The memory of the coroner’s pronouncement floated through my mind. My smile wavered, but I kept my voice even. “One, I wouldn’t damage my restaurant’s reputation by doing something so stupid. Two, that’s rich coming from someone who was planning to do that exact thing to me at her family’s dinner party last month.”
A long silence greeted my response.
I pictured Maya sitting in her penthouse, her mouth open with shock, and my good mood returned.
“You thought I didn’t know?” I tsked. “I can predict your every move, Sal.”
Truthfully, I’d run into Diya on my way to the conservatory that night.
She’d refused to tell me why she was holding a bottle of laxatives, but I’d
put the pieces together myself.
I’d never tell Maya, though. Let her think I could read her mind.
“I had no such plans,” she said, her tone wholly unconvincing. “And if I did, you deserved it.”
“If you say so. But if you really want to know the truth, I sent you that
cake because you looked miserable.”
“I wasn’t. I was having a good time.”
Another lie. One of these days, she’d figure out that she couldn’t hide the truth from me. Not when it came to stuff that mattered, and not when it came to her.

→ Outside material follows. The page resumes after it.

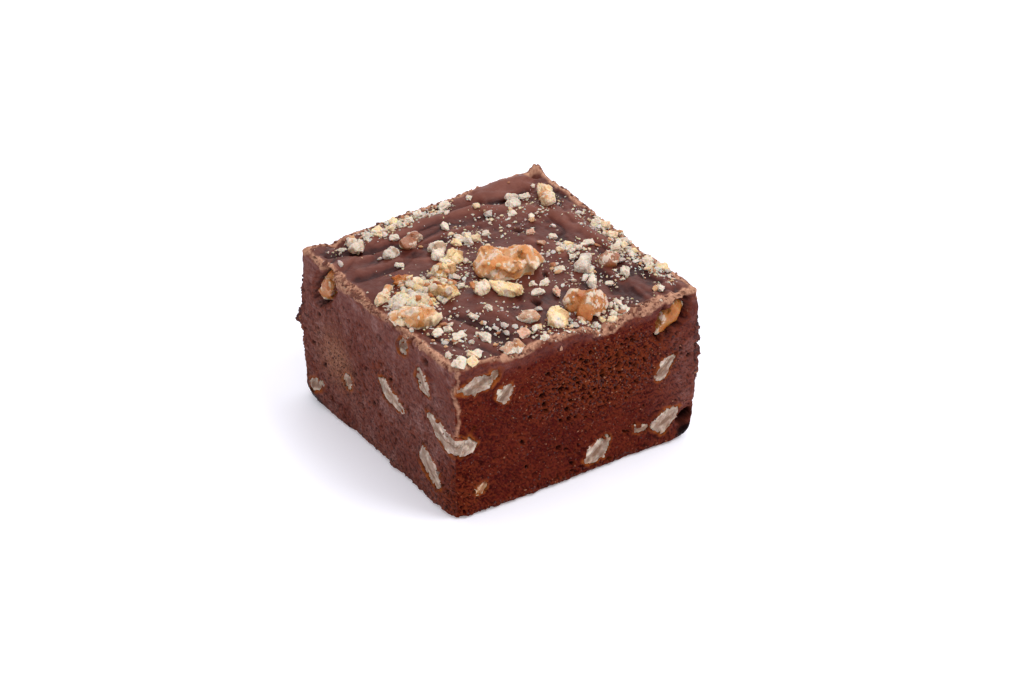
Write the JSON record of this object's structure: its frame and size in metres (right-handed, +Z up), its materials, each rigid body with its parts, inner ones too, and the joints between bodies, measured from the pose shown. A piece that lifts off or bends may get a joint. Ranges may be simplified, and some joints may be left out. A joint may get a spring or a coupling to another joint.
{
  "type": "chocolate walnut fudge",
  "caption": "Square block of chocolate fudge with a folded, swirled top strewn with chopped walnuts and cut sides that show walnut pieces.",
  "frame": {"origin": "middle of the flat underside", "axes": "+Z up, square to the spread top. -Y is the front cut side and -X the left cut side, the two that the picture shows"},
  "size_m": [0.0515, 0.0514, 0.0335],
  "materials": {
    "fudge": "satin on the spread top, rough and granular on the cut sides",
    "walnut": "matte, broken",
    "walnut_skin": "satin, wrinkled"
  },
  "bodies": {
    "root": {"fudge_block": "fudge", "top_walnut_middle": "walnut_skin", "top_walnut_left_edge": "walnut", "top_walnut_front": "walnut_skin", "top_walnut_front_yellow": "walnut", "top_walnut_front_pale": "walnut", "top_walnut_wedge": "walnut", "top_walnut_wedge_side": "walnut", "top_walnut_heap": "walnut", "top_walnut_long": "walnut", "top_walnut_long_end": "walnut", "top_walnut_white": "walnut", "top_walnut_sliver": "walnut", "top_walnut_amber": "walnut_skin", "top_walnut_cream": "walnut", "top_walnut_corner": "walnut", "top_walnut_grey": "walnut", "top_walnut_grey_slip": "walnut", "top_walnut_brown": "walnut_skin", "top_walnut_right_slip": "walnut", "top_walnut_back": "walnut", "top_walnut_back_side": "walnut", "top_walnut_tan": "walnut_skin", "top_walnut_tan_side": "walnut", "top_walnut_back_left": "walnut", "left_walnut_hollow": "walnut_skin", "left_walnut_foot": "walnut", "left_walnut_round": "walnut", "left_walnut_long": "walnut", "left_walnut_upper": "walnut", "left_walnut_lower": "walnut", "left_walnut_rim": "walnut", "front_left_walnut": "walnut", "front_walnut_upper": "walnut", "front_walnut_round": "walnut", "front_walnut_lower": "walnut", "front_walnut_foot": "walnut", "front_walnut_slip": "walnut", "front_walnut_right": "walnut", "front_walnut_hollow": "walnut_skin", "front_walnut_chip": "walnut", "right_walnut_upper": "walnut", "right_walnut_long": "walnut", "right_walnut_round": "walnut", "right_walnut_lower": "walnut", "back_walnut_upper": "walnut", "back_walnut_long": "walnut", "back_walnut_round": "walnut", "back_walnut_lower": "walnut"}
  },
  "joints": []
}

“I’ve seen people have a better time getting mauled by a lion,” I said.
She huffed. “Why do you care if I’m miserable? I thought you’d love seeing that.”
“Because.” I stopped at a red crossing light. “I’m the only one who gets to make you miserable.”
Another silence, this one weighted on both ends.
Maya was stress and frustration and escape all rolled into one. Our interactions never failed to raise my blood pressure, but in a world where my days blended together with mind-numbing ease, she was the only person who made me feelalive. Her anger, her drive, her rare moments of genuine vulnerability. I couldn’t get enough.
I wanted to stash her emotions in a bottle and carry them around with me because seeing her feel made me feel too. Without our constant battles, my life would resemble a flat desert landscape.
Empty. Predictable. Boring.
So, no. No one else was allowed to make her feel the way I did. That privilege was reserved solely for me.
“You are such a bastard,” Maya finally said.
There was a strange note in her voice, but she didn’t give me a chance to respond. When I checked my screen again, she’d already hung up.
It didn’t matter. What mattered was that she was still thinking about me hours after that dessert. I’d say that was a win for me.
My mouth curled into a grin.
I continued my walk home, my steps lighter than before.
Sending Maya that cake hadn’t been such a bad idea after all.